Bu arada HDP'nin PKK ile ilişkisi kimin umurunda? PKK'nın HDP için alenen yürüttüğü seçim kampanyası bizzat Cemil Bayık tarafından cümle aleme duyurulmuşken, buna nasıl demokratik bir seçim başarısı denilebiliyor? Bir kenarda tutulması lazım gelen bir soru. Birikim'in bu aralar şiddet ve siyaset, zor ve demokrasi arasındaki ilişkiye dair hiç bir hassasiyet izhar etmiyor olması bu konuda 317 sayıya vasıl olmuş onca Birikime yazık etmiş olmuyor mu? Yoksa 1969 seçiminde 1965'teki başarının tekrarlanamaması ve milletvekili sayısının 15'ten 2'ye düşmesi üzerine sosyalist kesimlerin demokrasiye dair yaşadıkları hayal kırıklığı o gün olduğu gibi bugün de şiddet kutsamasını mı beraberinde getirecek? Devrimin demokrasi yoluyla olmadığı yönündeki değerlendirmelerine bugün verilecek cevap PKK'nın şiddeti ve “kurtarılmış bölge” veya kanton tarzı faşizan toplum örgütlemesi mi olacak?
Derginin internet sayfasında Yahya B. Adil HDP'nin Demokratik Özerklik ilanlarını, savaşa karşı siyasetin restorasyonu olarak tanımlıyor ve böyle bir tanımlama neredeyse Birikim'in resmi görüşü haline gelebiliyor. Allah aşkına, PKK'nın silahlarının gölgesi, baskısı ve kasveti altında herkesi zorla itaat ettirmeye, herkesi zorla örgütlendirilmiş toplumun kayıtsız şartsız itaatli üyesi haline getirmeye azmetmiş bir yapının neresinde demokrasi, neresinde özerklik buldunuz? Paramiliter bir örgütün faşizan uygulamalarıyla bir toplum üzerinde ancak faşizan tahakküm arzuları ilan edilebilir. Böyle bir yapı da ancak üst düzey militanlarına hoş görünebilir. Bu örgütün zulmü altında yaşamak zorunda kalanlara sorun bir de, demokratik mi görünüyor, özerk mi, yoksa tam bir haydut güruhu mu?
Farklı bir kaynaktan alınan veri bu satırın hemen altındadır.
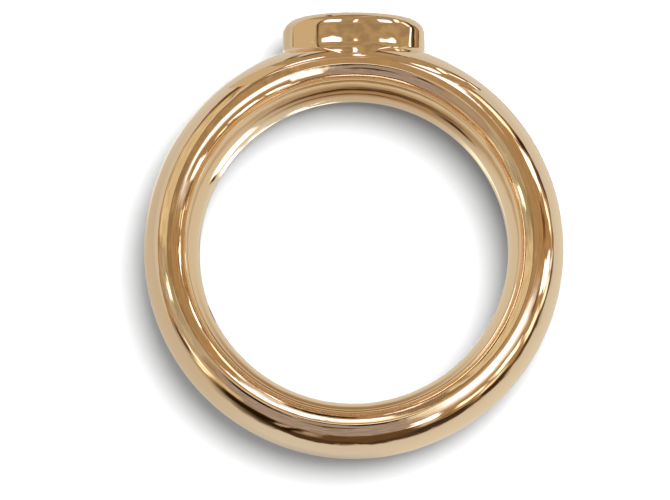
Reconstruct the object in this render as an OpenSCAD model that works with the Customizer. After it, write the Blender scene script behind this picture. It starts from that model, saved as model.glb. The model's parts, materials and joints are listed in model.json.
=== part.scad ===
// Gold ring with a round bezel that holds a cut peridot.
// The ring lies on its side. Its finger hole runs along Z and its bezel points along +Y.
// The origin is the middle of the finger hole. All sizes are in millimetres.

/* [Finger hole] */
// Inside diameter at the middle of the band
inner_d = 17; // [15:0.1:22]
// Length of the straight land in the middle of the finger hole
bore_land = 1.6; // [0.8:0.1:2.4]

/* [Band] */
// Width of the band along the finger
band_w = 8.2; // [8.1:0.1:9]
// Thickness of the band at its left and right, from the finger hole to the crest
band_t = 3.05; // [2.8:0.05:3.4]
// How far the crest is set off towards the bezel, which leaves the back thinner
crest_offset = 0.13; // [0.05:0.01:0.2]
// Rounding of the edge on each side of the band
edge_r = 0.4; // [0.3:0.05:0.5]
// Radius of the flanks, which lead from that edge to the flatter dome outside and inside
flank_r = 1.75; // [1.5:0.05:2]

/* [Bezel] */
// Outer diameter of the bezel
bezel_d = 7.84; // [7.6:0.02:7.9]
// Height of the bezel's rim above the crest of the band
bezel_rise = 1.12; // [1:0.01:1.6]
// Rounding of the rim's outer edge
rim_r = 0.74; // [0.4:0.02:0.8]
// Height of the foot, over which the wall widens to the width of the band
foot_h = 1.1; // [0.8:0.05:1.2]

/* [Stone] */
// Diameter of the stone at its girdle
stone_d = 6.3; // [5.8:0.05:6.4]
// Height of the stone's table above the rim
table_rise = 0.25; // [0:0.05:0.4]
// Width of the table, as a share of the stone's diameter
table_share = 0.57; // [0.5:0.01:0.62]
// Clear gap all round between the stone and the metal
stone_gap = 0.04; // [0.02:0.01:0.06]
// Overhang of the lip that holds the stone at its girdle
lip_grip = 0.15; // [0.1:0.01:0.2]

/* [Hidden] */
$fn = 96;

// The finger hole lies about the origin, and the crest about a centre shifted towards the bezel
bore_r = inner_d / 2;
crest_r = bore_r + band_t;
half_w = band_w / 2;
inner_depth = 1.38;
outer_depth = 1.52;
flank_turn = 57;
step_out = 0.001;
overlap = 0.2;
// The edge's arc would reach a little past the band's side, which cuts it flat there
arc_reach = half_w + 0.002;
side_in_r = bore_r + inner_depth;
side_out_r = crest_r - outer_depth;

// Heights on the bezel are measured from the origin along +Y
wall_r = bezel_d / 2;
rim_y = crest_r + crest_offset + bezel_rise;
root_y = side_in_r + 0.02;
foot_r = half_w - 0.01;
foot_y = side_out_r;
foot_top = foot_y + foot_h;
lip_bevel = 0.1;

// The stone's heights follow the usual shares of a round brilliant's diameter
girdle_r = stone_d / 2;
table_r = table_share * girdle_r;
crown_h = 0.15 * stone_d;
girdle_h = 0.03 * stone_d;
pavilion_h = 0.43 * stone_d;
culet_y = rim_y + table_rise - crown_h - girdle_h - pavilion_h;
mains = 8;
half_step = 180 / mains;
star_share = 0.55;
lower_share = 0.22;

// An oval quarter runs from the middle of a dome to the band's edge, over a depth and a length. Its
// three arcs join almost without a corner: the dome, the flank and the edge. The flank ends at
// flank_turn. Each arc stands proud of the one before it by step_out, so that they cross cleanly.
function flank_run(length) = length - flank_r * sin(flank_turn) - edge_r * (1 - sin(flank_turn));
function flank_drop(depth) = depth - flank_r * (1 - cos(flank_turn)) - edge_r * cos(flank_turn);
function dome_turn(depth, length) = 2 * atan(flank_drop(depth) / flank_run(length));
function dome_r(depth, length) = flank_r + flank_run(length) / sin(dome_turn(depth, length));

// Oval quarter as a solid area, whose dome's middle is at the origin and bulges towards +X
module oval_quarter(depth, length) {
    turn = dome_turn(depth, length);
    big_r = dome_r(depth, length);
    flank = [-big_r + (big_r - flank_r) * cos(turn), (big_r - flank_r) * sin(turn)];
    edge = flank + (flank_r - edge_r) * [cos(flank_turn), sin(flank_turn)];
    dome_top = big_r * sin(turn);
    flank_top = edge[1] + edge_r * sin(flank_turn);
    intersection() {
        translate([-big_r, 0]) circle(r = big_r);
        translate([-depth - overlap, 0]) square([depth + overlap, dome_top]);
    }
    intersection() {
        translate(flank) circle(r = flank_r + step_out);
        translate([-depth - overlap, 0]) square([depth + overlap, flank_top]);
    }
    intersection() {
        translate(edge) circle(r = edge_r + 2 * step_out);
        translate([-depth - overlap, 0]) square([depth + overlap, length + 1]);
    }
}

// Half of the disc's section, from the Z axis out to the domed outside
module domed_half() {
    intersection() {
        union() {
            for (side = [0, 1]) mirror([0, side])
                translate([crest_r, 0]) oval_quarter(outer_depth, arc_reach);
            translate([0, -half_w]) square([side_out_r, band_w]);
        }
        translate([0, -half_w]) square([crest_r + 1, band_w]);
    }
}

// Half of the room inside the band: straight over the land, then widening to the edges
module room_half() {
    difference() {
        translate([0, -half_w - 1]) square([side_in_r, band_w + 2]);
        for (side = [0, 1]) mirror([0, side])
            translate([bore_r, bore_land / 2]) mirror([1, 0])
                oval_quarter(inner_depth, arc_reach - bore_land / 2);
        translate([bore_r, -bore_land / 2]) square([inner_depth + 1, bore_land]);
    }
}

// Disc that the band is cut from, with the band's domed outside
module outer_disc() {
    translate([0, crest_offset, 0])
        rotate_extrude()
            domed_half();
}

module finger_room() {
    rotate_extrude() room_half();
}

// Turns a shape about +Y from its half outline, which is drawn with Y up
module turn_about_y() {
    rotate([-90, 0, 0]) rotate_extrude() children();
}

// Half outline of the bezel: foot that widens in an S to the band's width, wall and rounded rim
module bezel_half() {
    swell = foot_r - wall_r;
    bend = 2 * atan(swell / foot_h);
    bend_r = foot_h / (2 * sin(bend));
    middle_y = foot_y + foot_h / 2;
    translate([0, root_y]) square([foot_r, foot_y - root_y]);
    intersection() {
        translate([foot_r - bend_r, foot_y]) circle(r = bend_r);
        translate([0, foot_y]) square([foot_r, foot_h / 2]);
    }
    translate([0, foot_y]) square([foot_r - bend_r, foot_h / 2]);
    difference() {
        translate([0, middle_y]) square([wall_r + swell / 2, foot_h / 2]);
        translate([wall_r + bend_r, foot_top]) circle(r = bend_r);
    }
    translate([0, foot_top]) square([wall_r, rim_y - rim_r - foot_top]);
    translate([wall_r - rim_r, rim_y - rim_r]) circle(r = rim_r);
    translate([0, rim_y - rim_r]) square([wall_r - rim_r, rim_r]);
}

// Half outline of the hollow that takes the stone: seat, girdle room and lip
module seat_half() {
    pocket_r = girdle_r + stone_gap;
    lip_r = girdle_r - lip_grip;
    girdle_y = culet_y + pavilion_h;
    crown_slope = crown_h / (girdle_r - table_r);
    room_bottom = girdle_y - stone_gap;
    room_top = girdle_y + girdle_h + stone_gap;
    lip_y = room_top + (pocket_r - lip_r) * crown_slope;
    polygon([
        [0, culet_y - 2 * stone_gap],
        [pocket_r, room_bottom],
        [pocket_r, room_top],
        [lip_r, lip_y],
        [lip_r, rim_y - lip_bevel],
        [lip_r + lip_bevel, rim_y],
        [lip_r + lip_bevel, rim_y + 1],
        [0, rim_y + 1]
    ]);
}

// Band and bezel are soldered, so they are one piece of gold
module gold_ring() {
    color("goldenrod")
        difference() {
            union() {
                difference() {
                    outer_disc();
                    finger_room();
                }
                turn_about_y() bezel_half();
            }
            turn_about_y() seat_half();
        }
}

// Corner of the stone at a radius, a height above the culet and an angle in half steps
function corner(r, y, half_turns) = [r * cos(half_turns * half_step), r * sin(half_turns * half_step), y];

// Round brilliant with its culet at the origin and its table facing +Z
module brilliant() {
    crown_y = pavilion_h + girdle_h;
    flat_mid = table_r * cos(half_step);
    star_r = flat_mid + star_share * (girdle_r - flat_mid);
    star_y = crown_y + crown_h * (girdle_r - star_r * cos(half_step)) / (girdle_r - table_r);
    lower_r = lower_share * girdle_r;
    lower_y = pavilion_h * lower_r * cos(half_step) / girdle_r;
    steps = [0 : mains - 1];
    rim_steps = [0 : 2 * mains - 1];
    corners = concat(
        [for (i = steps) corner(table_r, crown_y + crown_h, 2 * i)],
        [for (i = steps) corner(star_r, star_y, 2 * i + 1)],
        [for (i = rim_steps) corner(girdle_r, crown_y, i)],
        [for (i = rim_steps) corner(girdle_r, pavilion_h, i)],
        [for (i = steps) corner(lower_r, lower_y, 2 * i + 1)],
        [[0, 0, 0]]
    );
    star = mains;
    top = 2 * mains;
    bottom = 4 * mains;
    lower = 6 * mains;
    culet = 7 * mains;
    function next(i) = (i + 1) % mains;
    function last(i) = (i + mains - 1) % mains;
    function rim(i) = (i + 2 * mains) % (2 * mains);
    facets = concat(
        [[for (i = steps) mains - 1 - i]],
        [for (i = steps) [i, next(i), star + i]],
        [for (i = steps) [i, star + i, top + 2 * i, star + last(i)]],
        [for (i = steps) [star + i, top + rim(2 * i + 1), top + 2 * i]],
        [for (i = steps) [star + i, top + rim(2 * i + 2), top + rim(2 * i + 1)]],
        [for (i = rim_steps) [top + i, top + rim(i + 1), bottom + rim(i + 1), bottom + i]],
        [for (i = steps) [bottom + 2 * i, bottom + rim(2 * i + 1), lower + i]],
        [for (i = steps) [bottom + rim(2 * i + 1), bottom + rim(2 * i + 2), lower + i]],
        [for (i = steps) [bottom + 2 * i, lower + i, culet, lower + last(i)]]
    );
    polyhedron(points = corners, faces = facets);
}

module peridot() {
    color("yellowgreen")
        translate([0, culet_y, 0]) rotate([-90, 0, 0]) brilliant();
}

gold_ring();
peridot();
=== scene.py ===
"""Wide gold ring with a round bezel that holds a cut peridot, lying on its side in a small photo studio."""

import json
import math
from typing import NamedTuple

import bmesh
import bpy
import numpy as np
from bpy.props import FloatProperty, FloatVectorProperty, PointerProperty
from mathutils import Matrix, Vector


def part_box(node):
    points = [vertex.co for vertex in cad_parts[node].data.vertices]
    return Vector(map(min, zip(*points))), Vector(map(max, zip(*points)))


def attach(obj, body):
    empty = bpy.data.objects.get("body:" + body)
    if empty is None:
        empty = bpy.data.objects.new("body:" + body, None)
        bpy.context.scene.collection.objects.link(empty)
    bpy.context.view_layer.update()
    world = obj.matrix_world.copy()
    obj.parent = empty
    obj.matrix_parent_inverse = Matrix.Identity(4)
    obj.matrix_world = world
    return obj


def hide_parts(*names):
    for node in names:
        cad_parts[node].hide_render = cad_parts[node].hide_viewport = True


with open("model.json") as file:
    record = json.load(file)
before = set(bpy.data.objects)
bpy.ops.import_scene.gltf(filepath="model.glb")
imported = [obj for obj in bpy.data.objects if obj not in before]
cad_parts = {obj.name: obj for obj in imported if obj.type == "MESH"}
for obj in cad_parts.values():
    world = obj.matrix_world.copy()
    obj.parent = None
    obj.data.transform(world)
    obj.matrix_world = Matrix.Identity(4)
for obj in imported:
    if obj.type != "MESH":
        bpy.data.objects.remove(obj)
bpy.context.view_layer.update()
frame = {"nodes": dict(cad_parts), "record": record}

bl_info = {
    "name": "Peridot Ring",
    "version": (1, 0, 0),
    "blender": (4, 5, 0),
    "location": "3D View > Sidebar > Peridot Ring",
    "description": "Makes a polished gold ring with a bezel-set peridot, and the studio it lies in",
    "category": "Add Mesh",
}

MM = 0.001


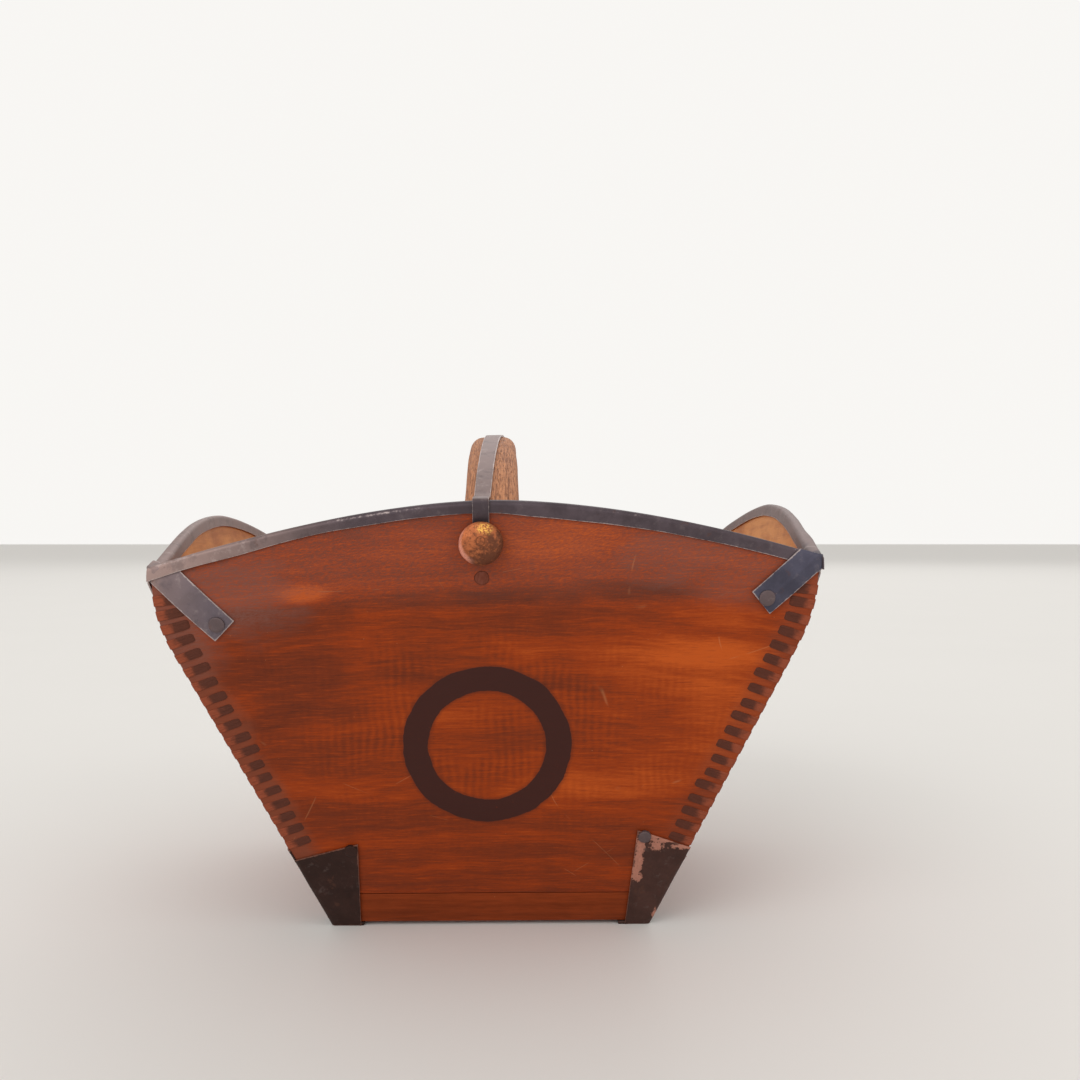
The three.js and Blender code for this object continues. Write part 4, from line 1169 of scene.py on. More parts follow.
def make_tab(plan, tab, quarters, material):
    """A tab on a wall. Past the rim it folds over the top, past the corner it turns onto the next wall."""
    iron = plan.iron
    middle = tab.seat + iron.sheet / 2
    total = tab.length + TAB_PAST

    def place(u, v):
        along = u * total - TAB_PAST
        x, z = plan.tab_point(tab, along, (v - 0.5) * iron.tab_width)
        bent = wobble(Vector((along, v * iron.tab_width, quarters + tab.side)), *TAB_DENTS).x
        out = middle + TAB_CROWN * (1 - (2 * v - 1) ** 2) + bent
        if tab.side > 0:
            out += CREASE * bell((v - CREASE_PLACE) / CREASE_WIDTH) * smooth_step(3 * (1 - u))
        top = plan.rim_height(x / plan.corner_top_half) + iron.clear + iron.sheet / 2
        if tab.side < 0:
            top -= iron.fold
        over = min(z - top, plan.body.wall + iron.sheet)
        if over > 0:
            return plan.placed(plan.wrapped_point(x, top, out - over), quarters)
        return plan.placed(plan.wrapped_point(x, z, out), quarters)

    borders = border_wear(total, iron.tab_width, 1.3 * MM, ("v0", "v1", "u1"))

    def worn(u, v):
        crease = bell((v - CREASE_PLACE) / CREASE_WIDTH) if tab.side > 0 else 0.0
        return max(borders(u, v), 0.5 * crease)

    piece = sheet("tab", *TAB_GRID, place, lambda u, v: (u * total, v * iron.tab_width), worn)
    piece.data.materials.append(material)
    sheet_metal(piece, iron.sheet, edge=0.22 * MM)
    return piece


def channel_section(row, outer, inner, fold, drop, deep):
    """Distance out from the wall and up from the rim at a row of the folded section."""
    if row <= SIDE_ROWS:
        return outer, -drop + (drop - fold) * row / SIDE_ROWS
    row -= SIDE_ROWS
    if row <= FOLD_ROWS:
        turn = row / FOLD_ROWS * QUARTER_TURN
        return outer - fold + fold * math.cos(turn), -fold + fold * math.sin(turn)
    row -= FOLD_ROWS
    if row <= TOP_ROWS:
        return outer - fold - (outer - inner - 2 * fold) * row / TOP_ROWS, 0.0
    row -= TOP_ROWS
    if row <= FOLD_ROWS:
        turn = row / FOLD_ROWS * QUARTER_TURN
        return inner + fold - fold * math.sin(turn), -fold + fold * math.cos(turn)
    return inner, -fold - (deep - fold) * (row - FOLD_ROWS) / INNER_ROWS


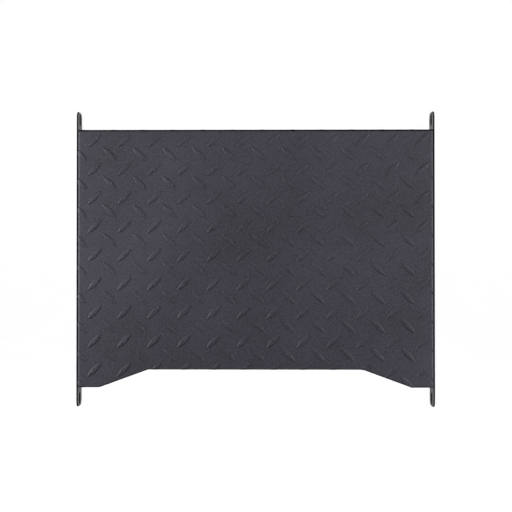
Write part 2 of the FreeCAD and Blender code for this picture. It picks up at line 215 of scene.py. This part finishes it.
def turn_outward(shape):
    """Make the faces of every closed shell look outwards, also where the shell is flat and thin."""
    bmesh.ops.recalc_face_normals(shape, faces=shape.faces)
    shape.normal_update()
    left = set(shape.faces)
    while left:
        shell = [left.pop()]
        for face in shell:
            for edge in face.edges:
                for other in edge.link_faces:
                    if other in left:
                        left.remove(other)
                        shell.append(other)
        start = shell[0].verts[0].co
        volume = sum(
            (face.calc_center_median() - start).dot(face.normal) * face.calc_area() for face in shell
        )
        if volume < 0:
            bmesh.ops.reverse_faces(shape, faces=shell)


def show(name, mesh, material, slot, *nodes):
    """Put a finished mesh in the scene in place of CAD nodes."""
    mesh.set_sharp_from_angle(angle=SHARP_ANGLE)
    mesh.materials.clear()
    mesh.materials.append(material)
    piece = bpy.data.objects.new(name, mesh)
    bpy.context.scene.collection.objects.link(piece)
    for face in mesh.polygons:
        square = max(abs(part) for part in face.normal) > SQUARE_ENOUGH
        face.use_smooth = not square
    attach(piece, "root")
    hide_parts(*nodes)
    return piece


# ---------------------------------------------------------------- materials

BODY = (0.0385, 0.0366, 0.0499)
LIGHT = (0.0560, 0.0538, 0.0725)
DARK = (0.0235, 0.0226, 0.0302)
# painted edge shade: the share of the body colour left on cut edges
EDGE_SHADE = 0.1
EDGE_ROUGHNESS = 0.95
SHINE = 0.42


def set_range(node, low, high, to_low, to_high):
    """Map low..high to to_low..to_high, clamped at both ends."""
    node.clamp = True
    node.inputs["From Min"].default_value = low
    node.inputs["From Max"].default_value = high
    node.inputs["To Min"].default_value = to_low
    node.inputs["To Max"].default_value = to_high


class Nodes:
    """Short calls for building one node material."""

    def __init__(self, name):
        self.material = bpy.data.materials.new(name)
        self.material.use_nodes = True
        self.tree = self.material.node_tree
        self.shader = self.tree.nodes["Principled BSDF"]

    def add(self, kind, **settings):
        node = self.tree.nodes.new(kind)
        for key, value in settings.items():
            if key.startswith("in_"):
                node.inputs[key[3:].replace("_", " ")].default_value = value
            else:
                setattr(node, key, value)
        return node

    def link(self, source, target):
        self.tree.links.new(source, target)

    def place(self):
        return self.add("ShaderNodeTexCoord").outputs["Object"]

    def noise(self, scale, detail=2.0, roughness=0.5):
        texture = self.add("ShaderNodeTexNoise", in_Scale=scale, in_Detail=detail, in_Roughness=roughness)
        self.link(self.place(), texture.inputs["Vector"])
        return texture.outputs["Fac"]

    def ramp(self, value, stops):
        ramp = self.add("ShaderNodeValToRGB")
        elements = ramp.color_ramp.elements
        while len(elements) < len(stops):
            elements.new(0.5)
        for element, (position, colour) in zip(elements, stops):
            element.position = position
            element.color = (*colour, 1.0)
        self.link(value, ramp.inputs["Fac"])
        return ramp.outputs["Color"]

    def span(self, value, low, high, to_low, to_high):
        node = self.add("ShaderNodeMapRange")
        set_range(node, low, high, to_low, to_high)
        self.link(value, node.inputs["Value"])
        return node.outputs["Result"]

    def mix(self, factor, a, b):
        node = self.add("ShaderNodeMix", data_type="RGBA")
        for value, key in ((factor, 0), (a, 6), (b, 7)):
            if isinstance(value, tuple):
                node.inputs[key].default_value = (*value, 1.0)
            else:
                self.link(value, node.inputs[key])
        return node.outputs[2]

    def math(self, operation, a, b=None):
        node = self.add("ShaderNodeMath", operation=operation)
        for index, value in enumerate((a, b)):
            if value is None:
                continue
            if isinstance(value, (int, float)):
                node.inputs[index].default_value = value
            else:
                self.link(value, node.inputs[index])
        return node.outputs[0]

    def attribute(self, name):
        return self.add("ShaderNodeAttribute", attribute_name=name).outputs["Fac"]

    def bump(self, height, strength, distance, after=None):
        node = self.add("ShaderNodeBump")
        node.inputs["Strength"].default_value = strength
        node.inputs["Distance"].default_value = distance
        self.link(height, node.inputs["Height"])
        if after is not None:
            self.link(after, node.inputs["Normal"])
        return node.outputs["Normal"]


def powder_coat(name, edge):
    """Satin powder coat: fine orange peel, faint clouds and grain; cut edges matt, and painted dark as edge
    shade.
    """
    n = Nodes(name)
    on_edge = edge(n)
    clouds = n.noise(6.0, 3.0, 0.55)
    colour = n.ramp(clouds, [(0.3, DARK), (0.5, BODY), (0.72, LIGHT)])
    grain = n.noise(2600.0, 2.0, 0.6)
    colour = n.mix(n.span(grain, 0.35, 0.7, 0.0, 0.25), colour, LIGHT)
    specks = n.noise(480.0, 2.0, 0.75)
    colour = n.mix(n.span(specks, 0.50, 0.66, 0.0, 1.0), colour, DARK)
    colour = n.mix(n.span(specks, 0.34, 0.50, 1.0, 0.0), colour, LIGHT)
    # painted shade: the cut edges darkened to a tenth of the body colour
    colour = n.mix(on_edge, colour, tuple(EDGE_SHADE * part for part in BODY))
    n.link(colour, n.shader.inputs["Base Color"])
    rough = n.span(n.noise(420.0, 2.0, 0.6), 0.3, 0.7, 0.50, 0.60)
    rough = n.math("MAXIMUM", rough, n.math("MULTIPLY", on_edge, EDGE_ROUGHNESS))
    n.link(rough, n.shader.inputs["Roughness"])
    shine = n.math("MULTIPLY", n.math("SUBTRACT", 1.0, on_edge), SHINE)
    n.link(shine, n.shader.inputs["Specular IOR Level"])
    peel = n.bump(n.noise(620.0, 2.0, 0.5), 0.10, 0.0004)
    fine = n.bump(grain, 0.12, 0.0001, peel)
    n.link(fine, n.shader.inputs["Normal"])
    return n.material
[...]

Adil'in yazısı, benzer bir çok yazıyla birlikte, doğrusu Birikim'in nereye savrulduğuna dair hayal kırıcı bir basitlikte ve maddi yanlışlarla dolu. PKK'nın veya HDP'nin tek taraflı ilan ettiği ve bütün toplumda silahlı örgüt vesayetini hakim kılan “demokratik özerklik” kavramını çocuksu bir coşkuyla ciddiye alıyor ve içeriğine bakmaksızın bunu “savaşa karşı siyasetin restorasyonu” olarak nitelendiriyor. Hale bakınca bu başlık tam bir şaka gibi. Veya siyasetin yolunu şaşırmış gibi bir hali var. Bak ortada duruyor, 80 milletvekilinin parlamentoya girmesine imkan verecek ve istediği herşeyi demokratik ifade özgürlüğü zemininde söylemeye imkan verecek kadar da açık. Bu yolu da bulamıyorsanız, onca birikimin üstüne size siyaset mi öğretelim. Tövbe tövbe.